If "The Passion of the Christ," about Jesus' last hours, has not attracted enough controversy already, there will likely be plenty of ammunition for its detractors once the movie is more widely seen. 

Late Wednesday, a rough cut of the film got what may have been its widest screening yet, before 4,500 evangelical Christian pastors attending a conference in Orlando, and a few reporters who also managed to get in. 

Gibson has weathered a storm of criticism so far, particularly from Jewish groups worried the film will incite anti-Semitism because of the depiction of Jews' role in Christ's death. 

So far, the two-hour motion picture has been shown only to audiences hand-picked by Gibson and his production company.  The film will open Feb.  25 - Ash Wednesday on the Christian calendar - on 2,000 screens in the United States.  Pastors seeing the film had to sign a form agreeing not to say anything negative about it. 


So what's the problem? 

... among elements likely to attract attention when the film reaches wider audiences is Gibson's decision to have Satan personified by a pale, human figure that appears periodically.  The Satan figure appears alongside Jewish authorities but not by Pontius Pilate, the Roman governor of Judea, who actually sentences Jesus to death. 

At Jesus' trial portrayed in the film, the Jewish high priest not only strikes him but spits on him. 

Well, Gibson and his father do belong to a break-away group of Catholics who think many a previous Pope got it all wrong.  The Jews do bear a collective guilt for the death of Jesus that can never be forgiven. 

Perhaps so.  What do I know? 

But Gibsons production company has screened the film for the current Pope.  They said he approved it.  He loved it.  Now different Vatican sources say no, he didn't. 

Everyone is lining up one way or the other.  Peggy Noonan, Reagan's former speechwriter, is on the air on various shows saying the Pope really did endorse the film and that the Vatican spokesmen are just evil, foolishly trying to placate the Jewish community. 

You may catch a bit about this on the air here and there. 

What to make of it all? 

I know we're supposed to be very, very afraid, because the evil, swarthy Muslim fanatics are trying to destroy our western civilization.  That's the real war.  Got it. 

But now is the Christian right, led by Mel Gibson, telling us Jews are evil because they murdered sweet Jesus? 

But wait!  That makes no sense!

The Christian right is always telling us Israel is wonderful because Israel stands up to those awful Palestinians.  And that the people of Israel are all, anyway, incipient Christians who will soon accept Jesus.  That will wash their sin away?  That will expiate their collective guilt in murdering Jesus? 
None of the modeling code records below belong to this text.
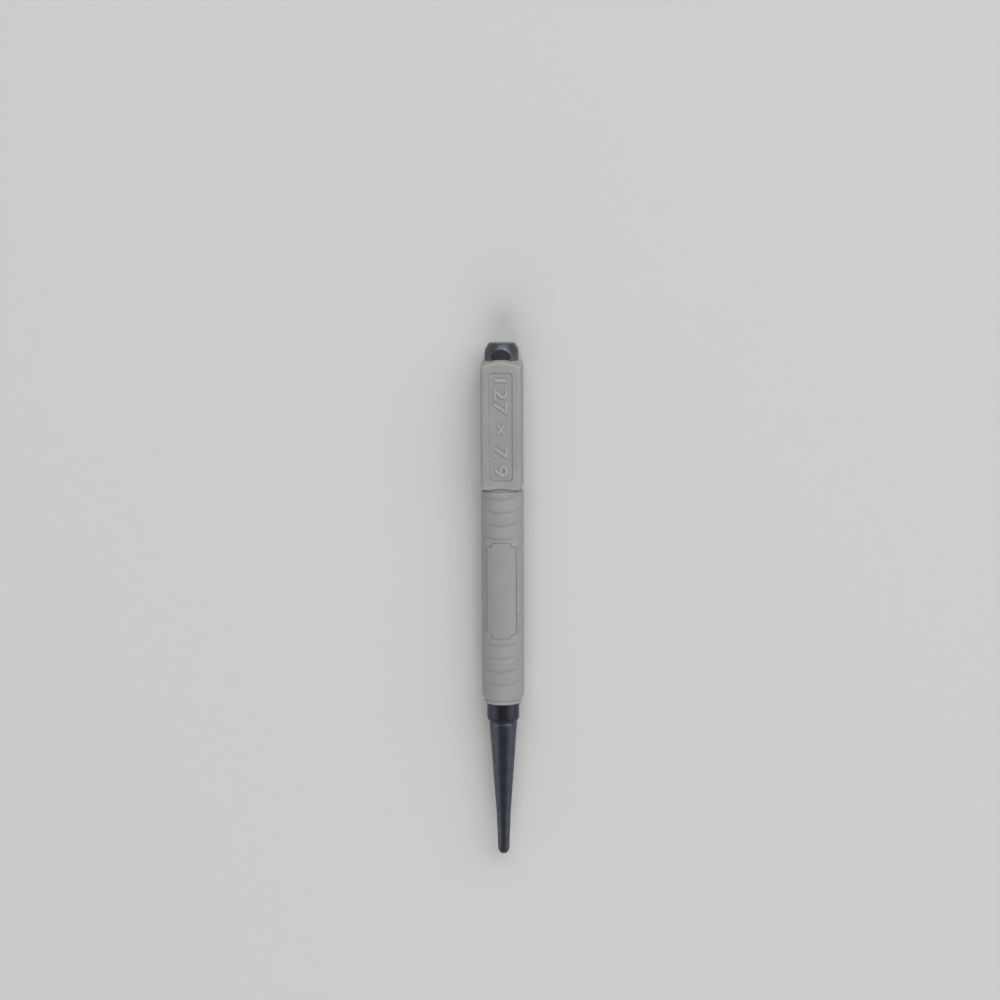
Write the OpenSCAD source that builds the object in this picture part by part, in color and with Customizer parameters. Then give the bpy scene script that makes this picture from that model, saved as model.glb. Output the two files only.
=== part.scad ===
// Nail setter: a one-piece steel punch in a moulded grip, lying face up. The grip
// is a square block and a ribbed sleeve that meet at a neck.
// The punch points along -Y, the striking face looks along +Y, and the grip's
// panel and plate look up. The origin is under the middle of the tool.

/* [Steel punch] */
// Length from the striking face to the tip
overall_length = 127; // [118:1:140]
// Width of the square bar across its flats
stock_width = 7.94; // [7.6:0.01:8.2]
// Width of the flat taken off each long corner, measured along one side
stock_corner = 1.57; // [1.2:0.01:1.8]
// Length of bar that is left square, from the striking face
square_length = 33; // [28:0.5:34]
// Diameter of the striking face
face_diameter = 6.28; // [5.2:0.01:7]
// Slope of the bevel round the striking face, from the tool's axis
face_bevel_angle = 32; // [20:1:50]
// Diameter of the turned shank inside the sleeve
shank_diameter = 7.2; // [6.2:0.1:7.4]
// Length of the plain part of the collar
collar_length = 3.65; // [3:0.05:6]
// Length of the collar's rounded shoulder
shoulder_length = 1.15; // [0.8:0.05:1.6]
// Height of the collar's rounded shoulder
shoulder_height = 0.55; // [0.3:0.05:0.6]
// Diameter of the relief groove behind the taper
relief_diameter = 6.68; // [6.2:0.01:6.8]
// Length of the relief groove
relief_length = 0.4; // [0.3:0.05:0.8]
// Diameter at the thick end of the taper
taper_diameter = 6.9; // [6.5:0.05:7]
// Diameter at the thick end of the nose
nose_diameter = 3.5; // [3:0.05:4.5]
// Length of the nose, up to the rounded tip
nose_length = 8.6; // [6:0.1:12]
// Diameter at the thin end of the nose
tip_diameter = 2.86; // [2.4:0.02:3]
// Length of the rounded tip
tip_length = 1.5; // [1:0.05:2]
// Diameter of the flat at the tip
tip_face_diameter = 1.6; // [1.4:0.05:2]
// Diameter of the cup in the tip
cup_diameter = 1.1; // [0.6:0.05:1.2]
// Depth of the cup in the tip
cup_depth = 0.25; // [0.1:0.05:0.4]

/* [Grip block] */
// Length of punch that stands out of the head end of the grip
head_length = 3.9; // [3:0.1:8]
// Length of the whole grip
grip_length = 84.45; // [78:0.05:88]
// Wall of the block over the flats of the bar
block_wall = 0.93; // [0.8:0.01:1.6]
// Length of the block
block_length = 31.4; // [29.8:0.1:33]
// Radius of the block's long corners
block_corner = 0.9; // [0.4:0.1:1.5]
// Slope of the cone that trims the head end, from the tool's axis
block_cone_angle = 58; // [50:1:65]
// Wall of the grip's end face over the flats of the bar
end_face_wall = 0.18; // [0.1:0.01:0.4]
// Bevel round the inner end of the block
block_bevel = 0.7; // [0.3:0.05:1]
// Width of the recessed panel
panel_width = 5.73; // [4:0.01:6.5]
// Length of the recessed panel
panel_length = 26.25; // [15:0.05:27]
// Distance from the end face to the recessed panel
panel_inset = 3; // [2.5:0.1:4]
// Corner radius of the recessed panel
panel_corner = 0.95; // [0.4:0.05:1.5]
// Depth of the recessed panel
panel_depth = 0.35; // [0.15:0.05:0.5]

/* [Ribbed sleeve] */
// Wall of the sleeve over the shank, at the top of a rib
sleeve_wall = 1.55; // [1.3:0.05:2]
// Length of the neck that meets the block
neck_length = 0.55; // [0.3:0.05:1]
// Depth of the neck below the top of a rib
neck_depth = 0.5; // [0.3:0.05:0.6]
// Bevel at the sleeve's first edge
edge_bevel = 0.2; // [0.1:0.05:0.3]
// Distance between neighbouring grooves
groove_pitch = 3.27; // [2.8:0.01:4]
// Depth of a groove
groove_depth = 0.35; // [0.2:0.01:0.45]
// Width of the plain land on top of a rib
rib_land = 0.8; // [0.5:0.1:1.2]
// Distance from the sleeve's first edge to the first groove, at the front
first_groove = 1.8; // [1.7:0.05:3]
// Lean of the grooves towards the tip, front and back
groove_lean = 16; // [4:1:20]
// Angle from the front at which a groove has run out
groove_fade = 80; // [70:1:86]
// Length of the smooth band between the last groove and the end rounding
smooth_band = 2.3; // [2.2:0.1:5]
// Length of the end rounding
rounding_length = 1.8; // [1.2:0.1:3]
// Height of the end rounding
rounding_height = 0.75; // [0.4:0.05:0.8]
// Length of the lip at the collar
lip_length = 0.75; // [0.4:0.05:1.5]
// Height of the lip above the foot of the end rounding
lip_height = 0.12; // [0.06:0.02:0.2]

/* [Raised plate] */
// Width of the raised plate
plate_width = 7.1; // [5.5:0.1:7.5]
// Length of the raised plate without its end tongues
plate_length = 21.4; // [12:0.1:24]
// Width of the end tongues
tongue_width = 4.58; // [3:0.01:5]
// Length of each end tongue
tongue_length = 1; // [0.5:0.1:2]
// Distance from the sleeve's first edge to the plate, without its tongue
plate_inset = 13.4; // [6:0.1:16]
// Height of the plate above the ribs
plate_height = 0.2; // [0.1:0.02:0.35]

/* [Fits] */
// Gap between the punch and the grip moulded round it
bond_gap = 0.02; // [0.01:0.01:0.05]

/* [Hidden] */
$fn = 128;

// Each cutter runs past what it cuts by this much
overrun = 1;

face_radius = face_diameter / 2;
shank_radius = shank_diameter / 2;
collar_radius = stock_width / 2;
relief_radius = relief_diameter / 2;
sleeve_radius = shank_radius + sleeve_wall;
block_side = stock_width + 2 * block_wall;
plate_radius = sleeve_radius + plate_height;

// Places along the tool, all measured from the striking face
block_end = head_length + block_length;
sleeve_start = block_end + neck_length;
grip_end = head_length + grip_length;
lip_start = grip_end - lip_length;
rounding_start = lip_start - rounding_length;
shoulder_start = grip_end + collar_length;
shoulder_end = shoulder_start + shoulder_length;
taper_start = shoulder_end + relief_length;
tip_start = overall_length - tip_length;
nose_start = tip_start - nose_length;
plate_start = sleeve_start + plate_inset;

// Grooves fill the sleeve, up to the smooth band
groove_room = rounding_start - smooth_band - sleeve_start - first_groove;
groove_count = floor(groove_room / groove_pitch) + 1;
groove_shift = sleeve_radius * tan(groove_lean);

// Grooves are turned about an axis behind the tool's own, so that they run out before the sides
floor_radius = sleeve_radius - groove_depth;
fade_room = floor_radius - sleeve_radius * cos(groove_fade);
groove_offset = (sleeve_radius * sleeve_radius - floor_radius * floor_radius) / (2 * fade_room);

// Each rib is a land between two flanks, which lie on one arc with its centre inside the sleeve
rib_half = groove_pitch / 2;
rib_spread = rib_half * rib_half - rib_land * rib_land / 4;
rib_rise = (rib_spread + groove_depth * groove_depth) / (2 * groove_depth);
rib_radius = sqrt(rib_rise * rib_rise + rib_land * rib_land / 4);

// Radius of the arc that drops by a height over a length
function arc_radius(run, drop) = (run * run + drop * drop) / (2 * drop);

// Lays a piece drawn along Z from the striking face into its resting place
module lay_down() {
  translate([0, overall_length / 2, sleeve_radius])
    rotate([90, 0, 0])
      children();
}

// Half outline of a turned arc that starts at full radius and falls towards the tip
module falling_arc(start, radius, run, drop) {
  bend = arc_radius(run, drop);
  intersection() {
    translate([radius - bend, start])
      circle(bend);
    translate([0, start])
      square([radius, run]);
  }
}

// Square bar outline with its corners taken off, grown all round by a gap
module bar_outline(gap = 0) {
  across_flats = stock_width + 2 * gap;
  across_corners = (stock_width - stock_corner) * sqrt(2) + 2 * gap;
  intersection() {
    square(across_flats, center = true);
    rotate(45)
      square(across_corners, center = true);
  }
}

// Square outline with round corners
module rounded_square(side, corner) {
  straight = side - 2 * corner;
  square([side, straight], center = true);
  square([straight, side], center = true);
  for (x = [-1, 1], y = [-1, 1])
    translate([x * straight / 2, y * straight / 2])
      circle(corner);
}

// Rectangle with round corners, its near edge on the X axis
module rounded_panel(width, length, corner) {
  inner_width = width - 2 * corner;
  inner_length = length - 2 * corner;
  translate([-width / 2, corner])
    square([width, inner_length]);
  translate([-inner_width / 2, 0])
    square([inner_width, length]);
  for (x = [-1, 1], y = [corner, length - corner])
    translate([x * inner_width / 2, y])
      circle(corner);
}

// Half outline of everything that is turned on the lathe
module turned_outline() {
  difference() {
    union() {
      translate([0, square_length - overrun])
        square([shank_radius, grip_end - square_length + 2 * overrun]);
      translate([0, grip_end])
        square([collar_radius, collar_length]);
      falling_arc(shoulder_start, collar_radius, shoulder_length, shoulder_height);
      translate([0, shoulder_start])
        square([relief_radius, shoulder_length + relief_length]);
      polygon([
        [0, taper_start],
        [taper_diameter / 2, taper_start],
        [nose_diameter / 2, nose_start],
        [tip_diameter / 2, tip_start],
        [0, tip_start]
      ]);
      falling_arc(tip_start, tip_diameter / 2, tip_length, (tip_diameter - tip_face_diameter) / 2);
    }
    cup_radius = arc_radius(cup_diameter / 2, cup_depth);
    translate([0, overall_length - cup_depth + cup_radius])
      circle(cup_radius);
  }
}

// Long cone that opens towards the tip from a given start
module trimming_cone(start, radius, angle, length) {
  translate([0, 0, start])
    cylinder(h = length, r1 = radius, r2 = radius + length * tan(angle));
}

// The punch: square head, turned shank, collar, taper, nose and cupped tip
module steel_punch() {
  color("#3f4045")
    lay_down() {
      intersection() {
        linear_extrude(square_length)
          bar_outline();
        trimming_cone(0, face_radius, face_bevel_angle, square_length);
      }
      rotate_extrude()
        turned_outline();
    }
}

// Cuts a flat bevel along each side of the block's inner end
module block_bevels() {
  for (turn = [0 : 90 : 270])
    rotate(turn)
      translate([0, block_side / 2, block_end - block_bevel])
        rotate([45, 0, 0])
          translate([-block_side, 0, 0])
            cube([2 * block_side, block_side, block_side]);
}

// Outer form of the square block, with its coned end
module block_body() {
  end_face_radius = stock_width / 2 + end_face_wall;
  difference() {
    intersection() {
      translate([0, 0, head_length])
        linear_extrude(block_length)
          rounded_square(block_side, block_corner);
      trimming_cone(head_length, end_face_radius, block_cone_angle, block_length);
    }
    block_bevels();
  }
}

// Outline of the material between neighbouring ribs, for every groove
module groove_outline() {
  rib_centre = groove_offset + sleeve_radius - rib_rise;
  for (i = [0 : groove_count - 1])
    translate([0, sleeve_start + first_groove - groove_shift + i * groove_pitch])
      difference() {
        translate([groove_offset + floor_radius, -rib_half])
          square([groove_depth + overrun, groove_pitch]);
        for (side = [-1, 1])
          translate([rib_centre, side * rib_half])
            circle(rib_radius);
      }
}

// Front half of the grooves, each leaning towards the tip and running out before the sides
module front_grooves() {
  lean = tan(groove_lean);
  multmatrix([
    [1, 0, 0, 0],
    [0, 1, 0, 0],
    [0, lean, 1, 0],
    [0, 0, 0, 1]
  ])
    translate([0, -groove_offset, 0])
      rotate_extrude(angle = 180)
        groove_outline();
}

// Half outline of the sleeve before its grooves are cut
module sleeve_outline() {
  foot_radius = sleeve_radius - rounding_height;
  translate([0, block_end])
    square([sleeve_radius - neck_depth, neck_length + overrun]);
  polygon([
    [0, sleeve_start],
    [sleeve_radius - edge_bevel, sleeve_start],
    [sleeve_radius, sleeve_start + edge_bevel],
    [sleeve_radius, rounding_start],
    [0, rounding_start]
  ]);
  falling_arc(rounding_start, sleeve_radius, rounding_length, rounding_height);
  translate([0, rounding_start])
    square([foot_radius, rounding_length + lip_length]);
  translate([0, lip_start])
    square([foot_radius + lip_height, lip_length]);
}

// Round body with bowed grooves, front and back
module ribbed_body() {
  difference() {
    rotate_extrude()
      sleeve_outline();
    front_grooves();
    mirror([0, 1, 0])
      front_grooves();
  }
}

// Raised plate with a tongue at each end, curved with the sleeve
module raised_plate() {
  intersection() {
    translate([0, 0, plate_start - tongue_length])
      cylinder(h = plate_length + 2 * tongue_length, r = plate_radius);
    translate([0, plate_radius + overrun, 0])
      rotate([90, 0, 0])
        linear_extrude(plate_radius + overrun - shank_radius / 2)
          union() {
            translate([-plate_width / 2, plate_start])
              square([plate_width, plate_length]);
            translate([-tongue_width / 2, plate_start - tongue_length])
              square([tongue_width, plate_length + 2 * tongue_length]);
          }
  }
}

// Recess in the block's upper face
module panel_recess() {
  translate([0, block_side / 2 + overrun, head_length + panel_inset])
    rotate([90, 0, 0])
      linear_extrude(panel_depth + overrun)
        rounded_panel(panel_width, panel_length, panel_corner);
}

// Space that the punch fills, square at the block and round under the ribs
module punch_bore() {
  translate([0, 0, head_length - overrun])
    linear_extrude(square_length + bond_gap - head_length + overrun)
      bar_outline(bond_gap);
  translate([0, 0, square_length])
    cylinder(h = grip_end - square_length + overrun, r = shank_radius + bond_gap);
}

// The square block, which keeps the tool from rolling
module grip_block() {
  color("#a2a29f")
    lay_down()
      difference() {
        block_body();
        punch_bore();
        panel_recess();
      }
}

// The round sleeve with its neck, grooves and raised plate
module ribbed_sleeve() {
  color("#a2a29f")
    lay_down()
      difference() {
        union() {
          ribbed_body();
          raised_plate();
        }
        punch_bore();
      }
}

steel_punch();
grip_block();
ribbed_sleeve();
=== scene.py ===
import math

import bmesh
import bpy
from mathutils import Matrix, Vector


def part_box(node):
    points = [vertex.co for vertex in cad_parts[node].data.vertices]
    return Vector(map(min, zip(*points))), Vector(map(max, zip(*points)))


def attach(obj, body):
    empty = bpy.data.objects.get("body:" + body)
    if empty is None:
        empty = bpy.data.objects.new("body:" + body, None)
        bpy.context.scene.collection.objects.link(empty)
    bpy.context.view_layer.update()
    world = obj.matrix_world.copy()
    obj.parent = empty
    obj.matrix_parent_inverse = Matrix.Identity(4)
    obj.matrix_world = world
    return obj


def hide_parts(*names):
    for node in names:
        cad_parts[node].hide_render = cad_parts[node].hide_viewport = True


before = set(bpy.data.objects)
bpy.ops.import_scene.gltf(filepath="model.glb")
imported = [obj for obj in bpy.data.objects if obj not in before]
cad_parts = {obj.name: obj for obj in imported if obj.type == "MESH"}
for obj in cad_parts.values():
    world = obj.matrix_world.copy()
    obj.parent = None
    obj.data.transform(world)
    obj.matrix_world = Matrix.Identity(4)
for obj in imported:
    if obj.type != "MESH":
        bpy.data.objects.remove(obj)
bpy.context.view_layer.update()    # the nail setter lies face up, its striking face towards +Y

print("frame loaded:", sorted(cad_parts))

# Where things are along the tool, from the frame
punchLow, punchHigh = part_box("steel_punch")
blockLow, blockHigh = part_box("grip_block")
sleeveLow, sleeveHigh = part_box("ribbed_sleeve")
millimetre = 0.001
axisHeight = (punchLow.z + punchHigh.z) / 2
toolLength = (punchHigh.y - punchLow.y) / millimetre
gripStart = (punchHigh.y - blockHigh.y) / millimetre
blockEnd = (punchHigh.y - blockLow.y) / millimetre
gripEnd = (punchHigh.y - sleeveLow.y) / millimetre

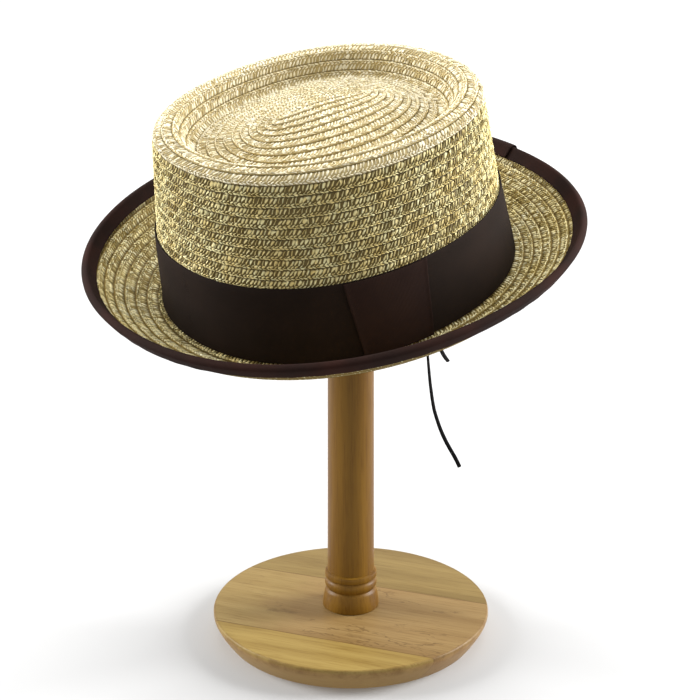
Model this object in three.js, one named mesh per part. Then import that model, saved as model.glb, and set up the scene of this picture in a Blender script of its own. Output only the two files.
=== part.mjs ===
// A porkpie hat of sewn paper-straw braid with a ribbon band, set at a tilt on a turned wooden stand.
// Lengths are in millimetres and angles in degrees. +Z is up, and the hat's front faces -Y.
// The origin is the centre of the stand's underside.
import * as THREE from 'three';

// Crown: an oval tube that leans in towards a rounded rim
const crownLength = 204;
const crownWidth = 183.4;
const crownSquareness = 2.12;
const crownHeight = 97.5;
const crownLean = 11.5;
const strawWall = 2;

// Crown top: the rim rolls over into a gutter, and the floor rises from it to the middle
const rimWidth = 12;
const rimRound = 7;
const gutterRound = 6;
const floorRise = 11.5;
const floorCurve = 1.7;

// Brim: its slope turns from almost flat at the crown to steep at the edge
const brimWidth = 49.2;
const brimCurl = 1.2;
const brimTable = [
  { place: 'front', width: 0.95, rootSlope: 4.7, edgeSlope: 67.4 },
  { place: 'side', width: 1.05, rootSlope: 0.2, edgeSlope: 68.7 },
  { place: 'back', width: 0.95, rootSlope: 4.7, edgeSlope: 52.0 },
];

// Ribbons: the band, the tab that wraps its join, the edge binding and its lapped end
const seatGap = 0.3;
const bandFoot = 0.7;
const bandHeight = 41;
const bandThickness = 1;
const tabThickness = 1;
const tabCentre = 71;
const tabTopWidth = 46;
const tabFootWidth = 37;
const bindingWidth = 8.5;
const bindingThickness = 1;
const bindingRound = 0.55;
const lapStart = 178;
const lapLength = 30;
const lapGap = 0.45;
const lapThickness = 1;

// Sweatband inside the crown's foot, and the drawstring that leaves it at the wearer's left
const sweatbandHeight = 32;
const sweatbandThickness = 1;
const cordDiameter = 2.2;
const cordSides = 8;

// How the hat sits: its lean, and the place on the crown's floor that rests on the stand's head
const hatTilt = 18.4;
const leanDirection = 33.34;
const seatDirection = 163.5;
const seatShare = 0.267;

// Stand: a disc, a turned pole with tenons, and a domed head
const standHeight = 325;
const discDiameter = 168;
const discThickness = 15;
const discUndercut = 6;
const discEdge = 1.2;
const poleTopDiameter = 26;
const poleFootDiameter = 29;
const turningHeight = 29.5;
const turningDiameter = 34.9;
const discTenonDiameter = 20;
const discTenonLength = 9;
const headTenonDiameter = 16;
const headTenonLength = 14;
const headDiameter = 110;
const headDomeRadius = 90;
const headEdge = 12;
const headRound = 5;

// The disc's rounded edge, from the underside up: shares of its undercut and of its thickness
const discEdgeTable = [
  { place: 'underside', undercut: 1.0, height: 0.0 },
  { place: 'lower round', undercut: 0.42, height: 0.13 },
  { place: 'upper round', undercut: 0.1, height: 0.36 },
  { place: 'widest', undercut: 0.0, height: 0.6 },
];

// The turned foot of the pole, from the disc up: heights and widths are shares of the turning's
const turningTable = [
  { place: 'foot', height: 0.0, width: 1.0 },
  { place: 'foot top', height: 0.36, width: 0.95 },
  { place: 'lower groove', height: 0.42, width: 0.895 },
  { place: 'bead foot', height: 0.47, width: 0.94 },
  { place: 'bead', height: 0.55, width: 0.96 },
  { place: 'bead top', height: 0.61, width: 0.94 },
  { place: 'upper groove', height: 0.65, width: 0.88 },
  { place: 'collar foot', height: 0.7, width: 0.9 },
  { place: 'collar top', height: 0.97, width: 0.895 },
  { place: 'collar step', height: 1.0, width: 0.875 },
];

// How finely curved faces are cut
const hatSides = 60;
const discSides = 52;
const poleSides = 28;
const headSides = 36;
const domeSteps = 6;
const tabSteps = 6;
const lapSteps = 4;
const brimSteps = 5;
const slopeSteps = 12;
const longCordSteps = 30;
const shortCordSteps = 14;
const floorShares = [0, 0.3, 0.6, 0.85];
const gutterTurns = [0, 35, 65];
const rimTurns = [0, 32, 62, 90, 118, 148, 180];

const strawFinish = new THREE.MeshStandardMaterial({ color: 0xd2bd86, roughness: 0.75, metalness: 0 });
const ribbonFinish = new THREE.MeshStandardMaterial({ color: 0x2b1b17, roughness: 0.7, metalness: 0 });
const sweatbandFinish = new THREE.MeshStandardMaterial({ color: 0x1f1815, roughness: 0.85, metalness: 0 });
const cordFinish = new THREE.MeshStandardMaterial({ color: 0x141312, roughness: 0.8, metalness: 0 });
const woodFinish = new THREE.MeshStandardMaterial({ color: 0xa27c43, roughness: 0.45, metalness: 0 });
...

This is getting downright confusing. 

These are all people of deep faith and conviction.  Who is being truthful here? 


Tim Rutten, writing in the Chicago Tribune, puts it this way: 

A good Hollywood publicity campaign does not stumble over technicalities - like the truth.

Still, it takes a particular sort of chutzpah to put a phony quote in the mouth of Pope John Paul II.  But according to the pontiff's longtime secretary and confidant, Archbishop Stanislaw Dziwisz, that is precisely what filmmaker Mel Gibson and his company have done as part of the run-up to next month's Ash Wednesday release of "The Passion of the Christ."

That film has been a continuing source of controversy, since Gibson adheres to a "traditionalist" sect that has broken with the Catholic Church over the reforms adopted since the Second Vatican Council, including abandonment of the Latin Mass and a complete rejection of any collective Jewish responsibility for the death of Christ, which is the foundation of Christian anti-Semitism.

The Web site promoting Gibson's film, which is his personal re-creation of the arrest and execution of Jesus, proudly displays a pair of articles - one by a Reuters correspondent, the other by Wall Street Journal columnist Peggy Noonan - in which the pope is said to have watched a tape of the film with Dziwisz, then commented: "It is as it was."


Both Reuters and Noonan were informed of the purported comment by Gibson's producer, Steve McEveety, who along with the film's assistant director, Jan Michelini, met with Dziwisz shortly after he and the pope watched the film.  It was during the course of that meeting, they allege, that the archbishop conveyed the pontiff's uncharacteristically Delphic remark.  Whatever one thinks of John Paul II, he never has had any trouble making himself clear, and it might have occurred to somebody, somewhere along the line, that "It is as it was" sounds a bit like a screenwriter doing additional dialogue for an Eastern Yoda.


... Dziwisz summoned a correspondent for the Catholic News Service, an arm of the National Conference of Catholic Bishops, and denied he told McEveety and Michelini that John Paul II ever said such a thing.  "That is not true," the archbishop said.  "I said clearly to McEveety and Michelini that the Holy Father made no declaration.  I said the Holy Father saw the film privately in his apartment but gave no declaration to anyone.  He does not make judgments on art of this kind."

Alan Nierob, a spokesman for Gibson, said Monday that there "was no reason to believe" Archbishop Dziwisz's denial.


What's going on?

"The promoters of this film tried to pull a fast one and got caught," said Father Richard P. McBrien, the Crowley-O'Brien Professor of Theology at Notre Dame.

As George Carlin said in Napalm & Silly Putty - "If this is the best God can do, I'm not impressed."